§ Goal
Print every line of the listing exactly, please.

++++ Raw data ++++

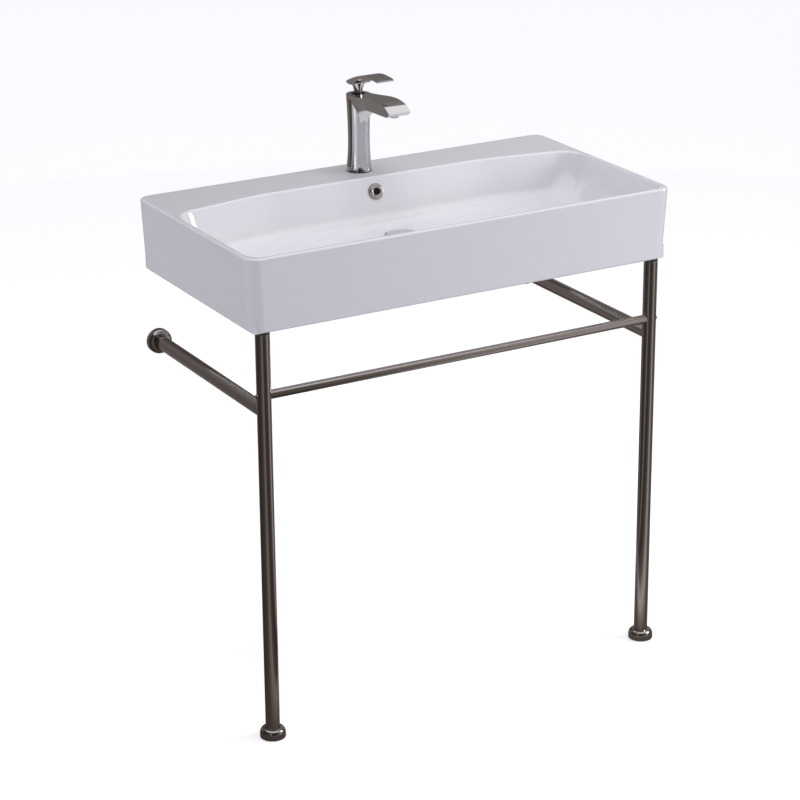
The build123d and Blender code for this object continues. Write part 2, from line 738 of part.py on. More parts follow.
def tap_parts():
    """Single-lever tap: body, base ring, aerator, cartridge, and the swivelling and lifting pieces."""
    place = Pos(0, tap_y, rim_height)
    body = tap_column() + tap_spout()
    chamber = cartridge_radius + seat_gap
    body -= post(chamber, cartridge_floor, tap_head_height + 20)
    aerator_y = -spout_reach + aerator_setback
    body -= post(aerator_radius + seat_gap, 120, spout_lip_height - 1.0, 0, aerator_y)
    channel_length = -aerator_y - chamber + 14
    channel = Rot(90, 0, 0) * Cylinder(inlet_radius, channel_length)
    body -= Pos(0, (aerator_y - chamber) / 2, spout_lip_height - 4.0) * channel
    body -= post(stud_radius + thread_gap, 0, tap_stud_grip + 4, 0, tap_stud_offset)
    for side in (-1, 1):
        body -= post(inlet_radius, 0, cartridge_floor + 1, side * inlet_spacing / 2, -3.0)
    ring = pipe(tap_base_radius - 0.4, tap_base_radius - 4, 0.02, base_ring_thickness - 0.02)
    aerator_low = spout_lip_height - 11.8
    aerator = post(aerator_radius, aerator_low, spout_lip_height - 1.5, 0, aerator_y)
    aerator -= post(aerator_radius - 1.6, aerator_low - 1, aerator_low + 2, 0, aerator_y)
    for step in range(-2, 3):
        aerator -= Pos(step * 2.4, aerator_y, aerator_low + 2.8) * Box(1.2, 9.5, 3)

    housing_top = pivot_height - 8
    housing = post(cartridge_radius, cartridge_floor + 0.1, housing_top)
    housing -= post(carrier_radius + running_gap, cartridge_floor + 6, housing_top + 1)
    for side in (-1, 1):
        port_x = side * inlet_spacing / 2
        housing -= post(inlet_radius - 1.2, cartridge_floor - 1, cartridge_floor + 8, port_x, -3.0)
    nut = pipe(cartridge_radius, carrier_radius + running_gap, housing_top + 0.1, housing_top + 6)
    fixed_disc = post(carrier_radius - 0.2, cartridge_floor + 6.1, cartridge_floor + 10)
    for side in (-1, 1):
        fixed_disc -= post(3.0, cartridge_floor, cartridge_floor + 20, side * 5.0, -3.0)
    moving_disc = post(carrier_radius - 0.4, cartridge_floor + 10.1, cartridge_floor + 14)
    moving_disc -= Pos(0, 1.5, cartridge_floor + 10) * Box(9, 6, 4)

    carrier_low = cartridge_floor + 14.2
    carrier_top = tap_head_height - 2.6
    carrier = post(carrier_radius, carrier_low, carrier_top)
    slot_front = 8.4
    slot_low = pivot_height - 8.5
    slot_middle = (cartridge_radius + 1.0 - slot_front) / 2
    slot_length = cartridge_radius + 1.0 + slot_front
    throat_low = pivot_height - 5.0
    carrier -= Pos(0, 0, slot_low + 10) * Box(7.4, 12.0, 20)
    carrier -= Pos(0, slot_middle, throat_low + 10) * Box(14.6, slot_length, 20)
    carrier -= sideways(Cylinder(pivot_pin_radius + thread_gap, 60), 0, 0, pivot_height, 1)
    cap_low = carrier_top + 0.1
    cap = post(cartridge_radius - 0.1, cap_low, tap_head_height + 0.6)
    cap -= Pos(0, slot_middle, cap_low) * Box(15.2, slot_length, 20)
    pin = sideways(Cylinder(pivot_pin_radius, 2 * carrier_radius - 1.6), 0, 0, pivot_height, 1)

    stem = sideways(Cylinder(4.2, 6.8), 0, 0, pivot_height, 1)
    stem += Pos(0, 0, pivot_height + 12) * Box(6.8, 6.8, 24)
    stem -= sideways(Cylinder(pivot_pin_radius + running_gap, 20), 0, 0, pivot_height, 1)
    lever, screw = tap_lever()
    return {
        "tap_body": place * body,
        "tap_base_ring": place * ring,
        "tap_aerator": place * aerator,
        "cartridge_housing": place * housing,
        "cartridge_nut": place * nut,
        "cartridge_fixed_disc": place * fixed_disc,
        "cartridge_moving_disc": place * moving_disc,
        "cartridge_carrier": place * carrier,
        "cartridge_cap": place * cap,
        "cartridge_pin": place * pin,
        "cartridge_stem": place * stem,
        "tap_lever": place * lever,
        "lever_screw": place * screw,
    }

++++

§ Completed task
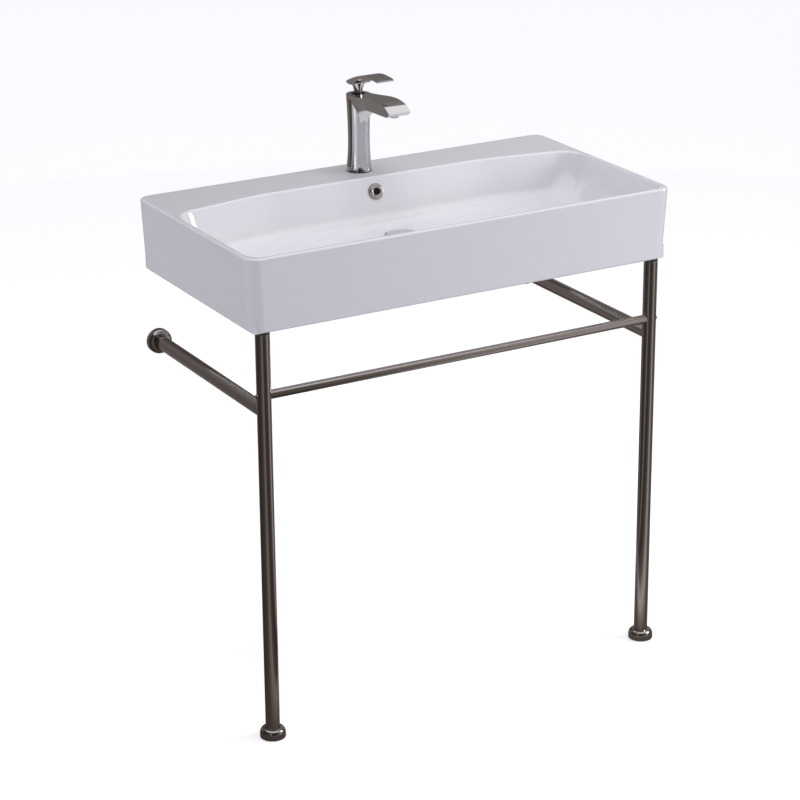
The build123d and Blender code for this object continues. Write part 2, from line 738 of part.py on. More parts follow.
def tap_parts():
    """Single-lever tap: body, base ring, aerator, cartridge, and the swivelling and lifting pieces."""
    place = Pos(0, tap_y, rim_height)
    body = tap_column() + tap_spout()
    chamber = cartridge_radius + seat_gap
    body -= post(chamber, cartridge_floor, tap_head_height + 20)
    aerator_y = -spout_reach + aerator_setback
    body -= post(aerator_radius + seat_gap, 120, spout_lip_height - 1.0, 0, aerator_y)
    channel_length = -aerator_y - chamber + 14
    channel = Rot(90, 0, 0) * Cylinder(inlet_radius, channel_length)
    body -= Pos(0, (aerator_y - chamber) / 2, spout_lip_height - 4.0) * channel
    body -= post(stud_radius + thread_gap, 0, tap_stud_grip + 4, 0, tap_stud_offset)
    for side in (-1, 1):
        body -= post(inlet_radius, 0, cartridge_floor + 1, side * inlet_spacing / 2, -3.0)
    ring = pipe(tap_base_radius - 0.4, tap_base_radius - 4, 0.02, base_ring_thickness - 0.02)
    aerator_low = spout_lip_height - 11.8
    aerator = post(aerator_radius, aerator_low, spout_lip_height - 1.5, 0, aerator_y)
    aerator -= post(aerator_radius - 1.6, aerator_low - 1, aerator_low + 2, 0, aerator_y)
    for step in range(-2, 3):
        aerator -= Pos(step * 2.4, aerator_y, aerator_low + 2.8) * Box(1.2, 9.5, 3)

    housing_top = pivot_height - 8
    housing = post(cartridge_radius, cartridge_floor + 0.1, housing_top)
    housing -= post(carrier_radius + running_gap, cartridge_floor + 6, housing_top + 1)
    for side in (-1, 1):
        port_x = side * inlet_spacing / 2
        housing -= post(inlet_radius - 1.2, cartridge_floor - 1, cartridge_floor + 8, port_x, -3.0)
    nut = pipe(cartridge_radius, carrier_radius + running_gap, housing_top + 0.1, housing_top + 6)
    fixed_disc = post(carrier_radius - 0.2, cartridge_floor + 6.1, cartridge_floor + 10)
    for side in (-1, 1):
        fixed_disc -= post(3.0, cartridge_floor, cartridge_floor + 20, side * 5.0, -3.0)
    moving_disc = post(carrier_radius - 0.4, cartridge_floor + 10.1, cartridge_floor + 14)
    moving_disc -= Pos(0, 1.5, cartridge_floor + 10) * Box(9, 6, 4)

    carrier_low = cartridge_floor + 14.2
    carrier_top = tap_head_height - 2.6
    carrier = post(carrier_radius, carrier_low, carrier_top)
    slot_front = 8.4
    slot_low = pivot_height - 8.5
    slot_middle = (cartridge_radius + 1.0 - slot_front) / 2
    slot_length = cartridge_radius + 1.0 + slot_front
    throat_low = pivot_height - 5.0
    carrier -= Pos(0, 0, slot_low + 10) * Box(7.4, 12.0, 20)
    carrier -= Pos(0, slot_middle, throat_low + 10) * Box(14.6, slot_length, 20)
    carrier -= sideways(Cylinder(pivot_pin_radius + thread_gap, 60), 0, 0, pivot_height, 1)
    cap_low = carrier_top + 0.1
    cap = post(cartridge_radius - 0.1, cap_low, tap_head_height + 0.6)
    cap -= Pos(0, slot_middle, cap_low) * Box(15.2, slot_length, 20)
    pin = sideways(Cylinder(pivot_pin_radius, 2 * carrier_radius - 1.6), 0, 0, pivot_height, 1)

    stem = sideways(Cylinder(4.2, 6.8), 0, 0, pivot_height, 1)
    stem += Pos(0, 0, pivot_height + 12) * Box(6.8, 6.8, 24)
    stem -= sideways(Cylinder(pivot_pin_radius + running_gap, 20), 0, 0, pivot_height, 1)
    lever, screw = tap_lever()
    return {
        "tap_body": place * body,
        "tap_base_ring": place * ring,
        "tap_aerator": place * aerator,
        "cartridge_housing": place * housing,
        "cartridge_nut": place * nut,
        "cartridge_fixed_disc": place * fixed_disc,
        "cartridge_moving_disc": place * moving_disc,
        "cartridge_carrier": place * carrier,
        "cartridge_cap": place * cap,
        "cartridge_pin": place * pin,
        "cartridge_stem": place * stem,
        "tap_lever": place * lever,
        "lever_screw": place * screw,
    }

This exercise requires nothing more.